WHAT THE TASK REQUIRES: Repeat each line word for word.
## begin
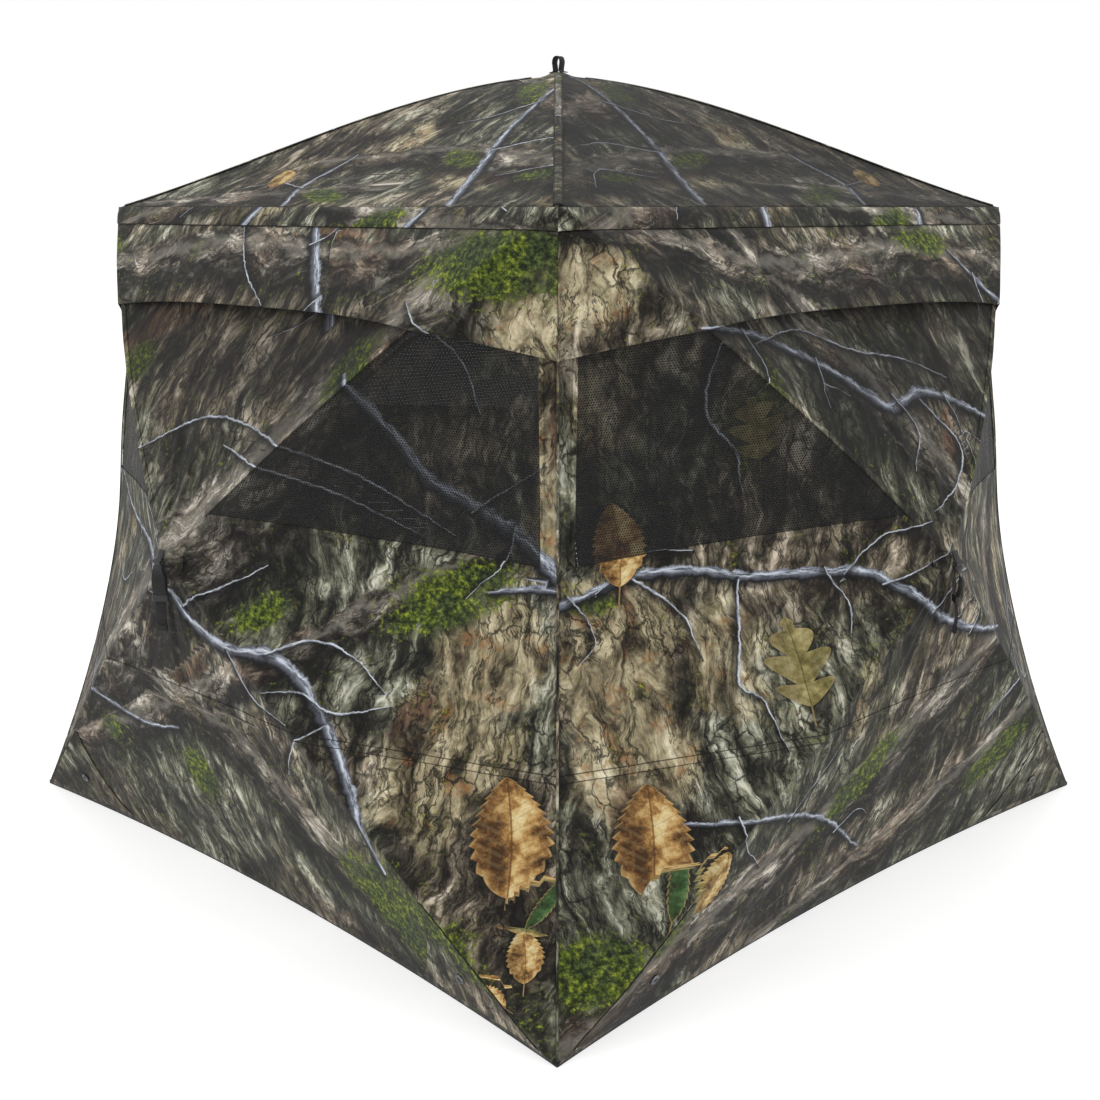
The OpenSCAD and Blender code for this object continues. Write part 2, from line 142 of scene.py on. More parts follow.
def corner_seam(level):
    taut = 1 - CORNER_TIGHT * np.exp(-((level - 0.65) / 0.13) ** 2)
    pulled = CORNER_SAG * taut * 4 * level * (1 - level) / math.sqrt(2)
    return (level_half(level) - pulled, level * slant + pulled * math.sin(lean),
            -pulled * math.cos(lean))


def facet_width(level):
    return np.maximum(corner_seam(level)[0] - crease(level, DOOR_WALL)[0], 1e-4)


def wall_place(panel, level, station, off=0.0):
    """Places on a wall's fabric, off metres outside it."""
    level, station, off = np.broadcast_arrays(np.asarray(level, float), station, off)
    side = np.sign(station)
    across = np.clip(np.abs(station) - 1, 0, 1)
    inner = np.clip(station, -1, 1)
    cx, cy, cz = crease(level, panel)
    sx, sy, sz = corner_seam(level)
    t = reach(level)
    pull = np.where(level >= HUB_SHARE, EAVE_SAG, BASE_SAG) * t * t * (1 - inner ** 2)
    x = np.where(across > 0, side * (mix(cx, sx, across) + off * across), cx * inner)
    y = mix(cy, sy, across) + pull * math.sin(lean)
    z = mix(cz, sz, across) - pull * math.cos(lean) + off
    return np.stack([x, y, z], -1)


def turn(places, panel):
    """Turns places on the front side round Z to another side."""
    angle = math.pi / 2 * panel
    c, s = math.cos(angle), math.sin(angle)
    x, y, z = places[..., 0], places[..., 1], places[..., 2]
    return np.stack([c * x - s * y, s * x + c * y, z], -1)


def from_wall(places, panel):
    """Row-frame points from places on a wall."""
    x, y, z = places[..., 0], places[..., 1], places[..., 2]
    out = np.stack([x, y * math.sin(lean) - z * math.cos(lean) - base_half,
                    y * math.cos(lean) + z * math.sin(lean)], -1)
    return turn(out, panel)


def gore_place(t, a):
    """Points on the front gore: t is 0 at the peak and 1 at the eave, a runs across."""
    return np.stack([a * roof_half * t, -roof_half * t + EAVE_SAG * t * t * (1 - a * a),
                     mix(peak_height, eave_height, t) + 6.75 * t * (1 - t) ** 2 * ROOF_BOW], -1)


def unit(vectors):
    return vectors / np.linalg.norm(vectors, axis=-1, keepdims=True)


def directions(path):
    """The path's direction at each of its points."""
    return unit(np.gradient(path, axis=0))


def lengths_along(path):
    """How far along the path each of its points is."""
    return np.concatenate([[0], np.cumsum(np.linalg.norm(np.diff(path, axis=0), axis=1))])


def hand_name(panel, part, side):
    return f"{WALLS[panel]}_{part}_{'right' if side > 0 else 'left'}"


def value_noise(x, y, seed):
    """Smooth noise from -1 to 1, about one feature a unit."""
    ix, iy = np.floor(x), np.floor(y)
    fx, fy = smooth(x - ix, 0, 1), smooth(y - iy, 0, 1)

    def lattice(i, j):
        h = np.sin(i * 127.1 + j * 311.7 + seed * 74.7) * 43758.5453
        return 2 * (h - np.floor(h)) - 1
    low = mix(lattice(ix, iy), lattice(ix + 1, iy), fx)
    high = mix(lattice(ix, iy + 1), lattice(ix + 1, iy + 1), fx)
    return mix(low, high, fy)


# ---------- the print: strokes, leaves and patches, in metres on the panel ----------

def smooth_line(points, step=0.012):
    """A Catmull-Rom line through points of (x, y, half width)."""
    points = np.array(points, float)
    padded = np.vstack([2 * points[0] - points[1], points, 2 * points[-1] - points[-2]])
    line = []
    for a, b, c, d in zip(padded, padded[1:], padded[2:], padded[3:]):
        count = max(2, int(np.linalg.norm((c - b)[:2]) / step))
        for f in np.arange(count) / count:
            line.append(0.5 * (2 * b + (c - a) * f + (2 * a - 5 * b + 4 * c - d) * f ** 2
                               + (3 * b - a - 3 * c + d) * f ** 3))
    line.append(points[-1])
    return np.array(line)


def stroke_fields(xy, strokes):
    """The nearest stroke's (length along, signed distance, half width) at each point, and how far."""
    best = np.full(len(xy), 9.0)
    near = np.zeros((len(xy), 3))
    far = np.full(len(xy), 9.0)
    for number, stroke in enumerate(strokes):
        line = smooth_line(stroke)
        run = 3.7 * number
        for p, q in zip(line, line[1:]):
            d = q[:2] - p[:2]
            length = np.hypot(*d)
            if length < 1e-6:
                continue
            d /= length
            rel = xy - p[:2]
            along = np.clip(rel @ d, 0, length)
            distance = np.hypot(*(rel - along[:, None] * d).T)
            radius = np.maximum(mix(p[2], q[2], along / length), 0.0004)
            closer = distance - radius < best
            best = np.where(closer, distance - radius, best)
            signed = d[0] * rel[:, 1] - d[1] * rel[:, 0]
            near[closer] = np.stack([run + along, signed, radius], -1)[closer]
            far = np.where(closer, distance, far)
            run += length
    return near, far


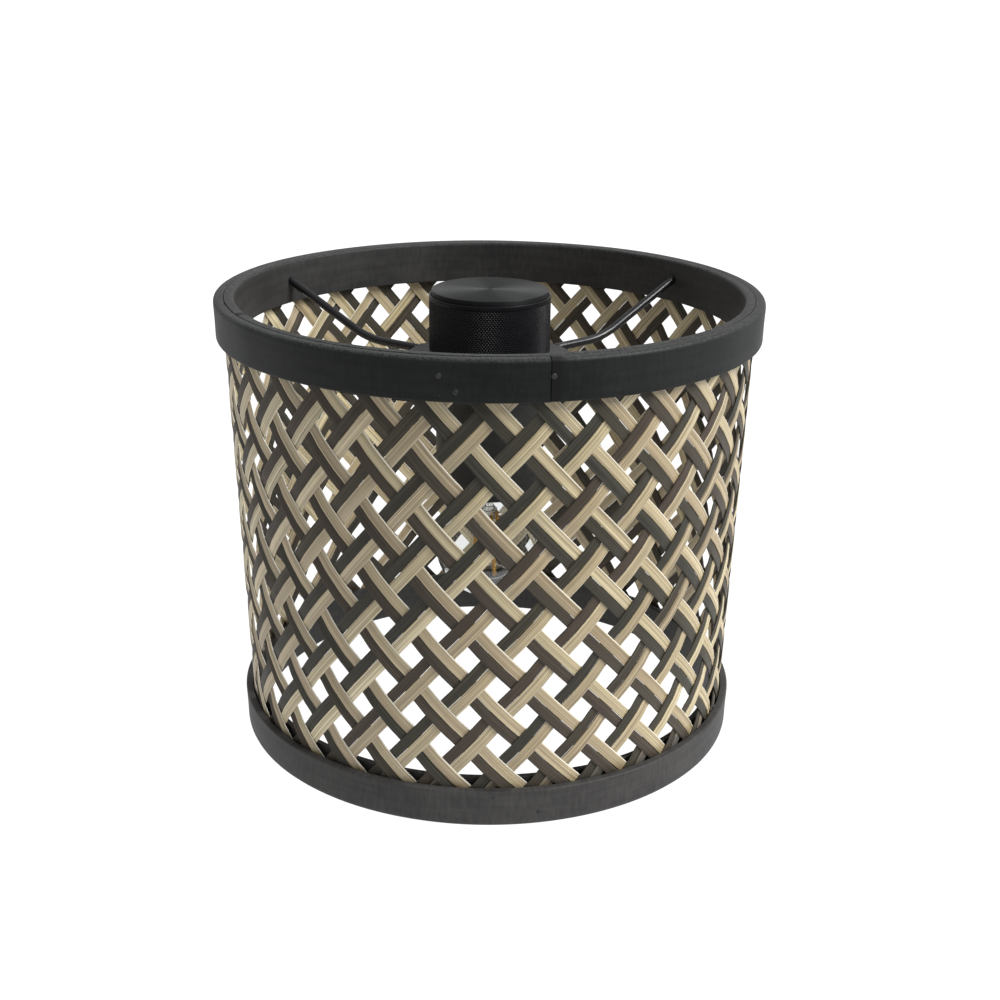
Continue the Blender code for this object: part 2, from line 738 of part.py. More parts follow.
## end
SOLUTION:
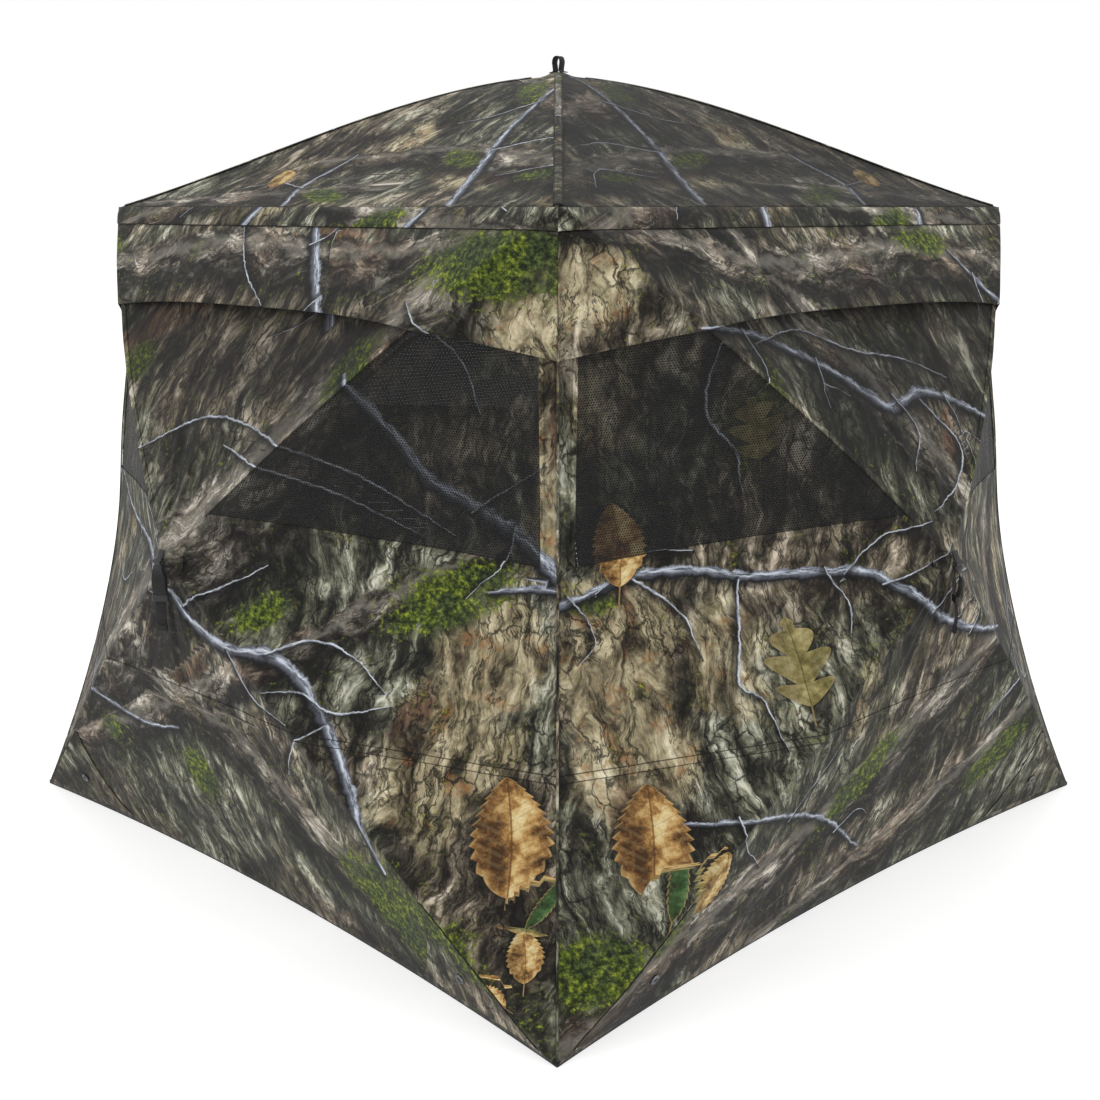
The OpenSCAD and Blender code for this object continues. Write part 2, from line 142 of scene.py on. More parts follow.
def corner_seam(level):
    taut = 1 - CORNER_TIGHT * np.exp(-((level - 0.65) / 0.13) ** 2)
    pulled = CORNER_SAG * taut * 4 * level * (1 - level) / math.sqrt(2)
    return (level_half(level) - pulled, level * slant + pulled * math.sin(lean),
            -pulled * math.cos(lean))


def facet_width(level):
    return np.maximum(corner_seam(level)[0] - crease(level, DOOR_WALL)[0], 1e-4)


def wall_place(panel, level, station, off=0.0):
    """Places on a wall's fabric, off metres outside it."""
    level, station, off = np.broadcast_arrays(np.asarray(level, float), station, off)
    side = np.sign(station)
    across = np.clip(np.abs(station) - 1, 0, 1)
    inner = np.clip(station, -1, 1)
    cx, cy, cz = crease(level, panel)
    sx, sy, sz = corner_seam(level)
    t = reach(level)
    pull = np.where(level >= HUB_SHARE, EAVE_SAG, BASE_SAG) * t * t * (1 - inner ** 2)
    x = np.where(across > 0, side * (mix(cx, sx, across) + off * across), cx * inner)
    y = mix(cy, sy, across) + pull * math.sin(lean)
    z = mix(cz, sz, across) - pull * math.cos(lean) + off
    return np.stack([x, y, z], -1)


def turn(places, panel):
    """Turns places on the front side round Z to another side."""
    angle = math.pi / 2 * panel
    c, s = math.cos(angle), math.sin(angle)
    x, y, z = places[..., 0], places[..., 1], places[..., 2]
    return np.stack([c * x - s * y, s * x + c * y, z], -1)


def from_wall(places, panel):
    """Row-frame points from places on a wall."""
    x, y, z = places[..., 0], places[..., 1], places[..., 2]
    out = np.stack([x, y * math.sin(lean) - z * math.cos(lean) - base_half,
                    y * math.cos(lean) + z * math.sin(lean)], -1)
    return turn(out, panel)


def gore_place(t, a):
    """Points on the front gore: t is 0 at the peak and 1 at the eave, a runs across."""
    return np.stack([a * roof_half * t, -roof_half * t + EAVE_SAG * t * t * (1 - a * a),
                     mix(peak_height, eave_height, t) + 6.75 * t * (1 - t) ** 2 * ROOF_BOW], -1)


def unit(vectors):
    return vectors / np.linalg.norm(vectors, axis=-1, keepdims=True)


def directions(path):
    """The path's direction at each of its points."""
    return unit(np.gradient(path, axis=0))


def lengths_along(path):
    """How far along the path each of its points is."""
    return np.concatenate([[0], np.cumsum(np.linalg.norm(np.diff(path, axis=0), axis=1))])


def hand_name(panel, part, side):
    return f"{WALLS[panel]}_{part}_{'right' if side > 0 else 'left'}"


def value_noise(x, y, seed):
    """Smooth noise from -1 to 1, about one feature a unit."""
    ix, iy = np.floor(x), np.floor(y)
    fx, fy = smooth(x - ix, 0, 1), smooth(y - iy, 0, 1)

    def lattice(i, j):
        h = np.sin(i * 127.1 + j * 311.7 + seed * 74.7) * 43758.5453
        return 2 * (h - np.floor(h)) - 1
    low = mix(lattice(ix, iy), lattice(ix + 1, iy), fx)
    high = mix(lattice(ix, iy + 1), lattice(ix + 1, iy + 1), fx)
    return mix(low, high, fy)


# ---------- the print: strokes, leaves and patches, in metres on the panel ----------

def smooth_line(points, step=0.012):
    """A Catmull-Rom line through points of (x, y, half width)."""
    points = np.array(points, float)
    padded = np.vstack([2 * points[0] - points[1], points, 2 * points[-1] - points[-2]])
    line = []
    for a, b, c, d in zip(padded, padded[1:], padded[2:], padded[3:]):
        count = max(2, int(np.linalg.norm((c - b)[:2]) / step))
        for f in np.arange(count) / count:
            line.append(0.5 * (2 * b + (c - a) * f + (2 * a - 5 * b + 4 * c - d) * f ** 2
                               + (3 * b - a - 3 * c + d) * f ** 3))
    line.append(points[-1])
    return np.array(line)


def stroke_fields(xy, strokes):
    """The nearest stroke's (length along, signed distance, half width) at each point, and how far."""
    best = np.full(len(xy), 9.0)
    near = np.zeros((len(xy), 3))
    far = np.full(len(xy), 9.0)
    for number, stroke in enumerate(strokes):
        line = smooth_line(stroke)
        run = 3.7 * number
        for p, q in zip(line, line[1:]):
            d = q[:2] - p[:2]
            length = np.hypot(*d)
            if length < 1e-6:
                continue
            d /= length
            rel = xy - p[:2]
            along = np.clip(rel @ d, 0, length)
            distance = np.hypot(*(rel - along[:, None] * d).T)
            radius = np.maximum(mix(p[2], q[2], along / length), 0.0004)
            closer = distance - radius < best
            best = np.where(closer, distance - radius, best)
            signed = d[0] * rel[:, 1] - d[1] * rel[:, 0]
            near[closer] = np.stack([run + along, signed, radius], -1)[closer]
            far = np.where(closer, distance, far)
            run += length
    return near, far


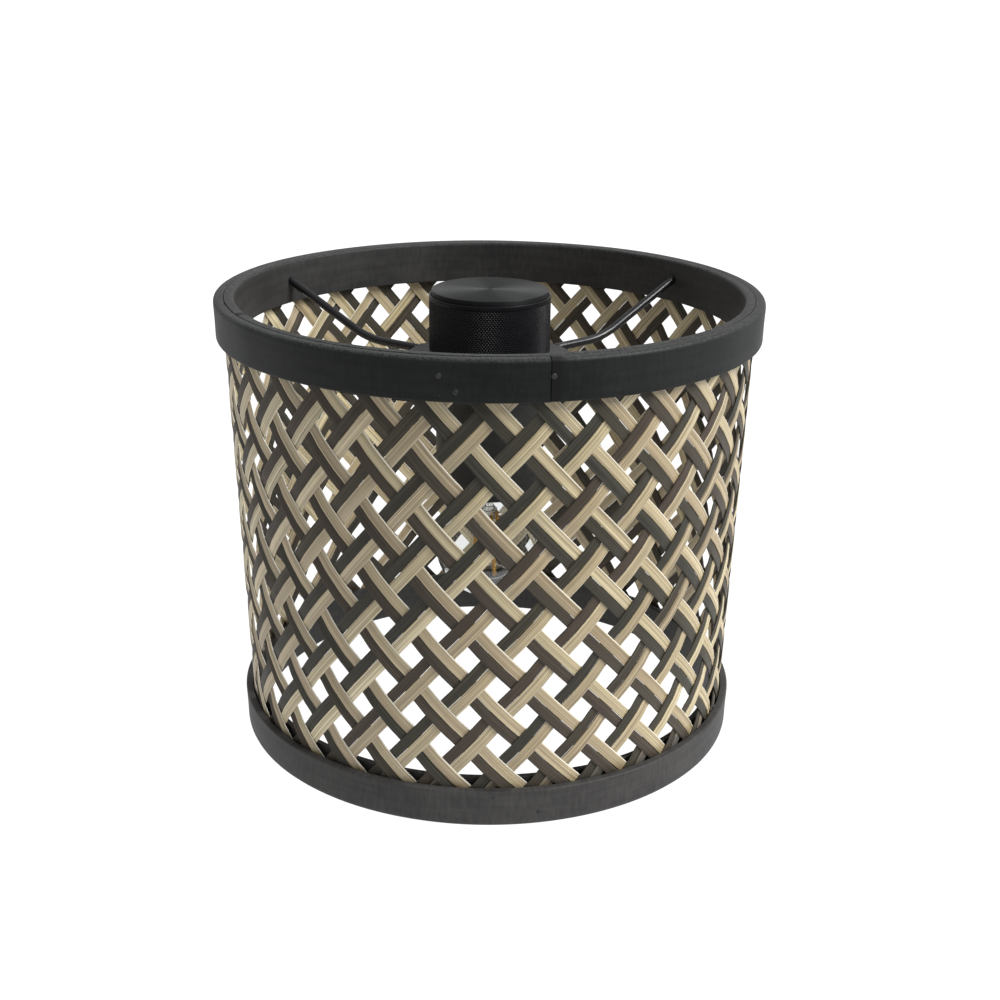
Continue the Blender code for this object: part 2, from line 738 of part.py. More parts follow.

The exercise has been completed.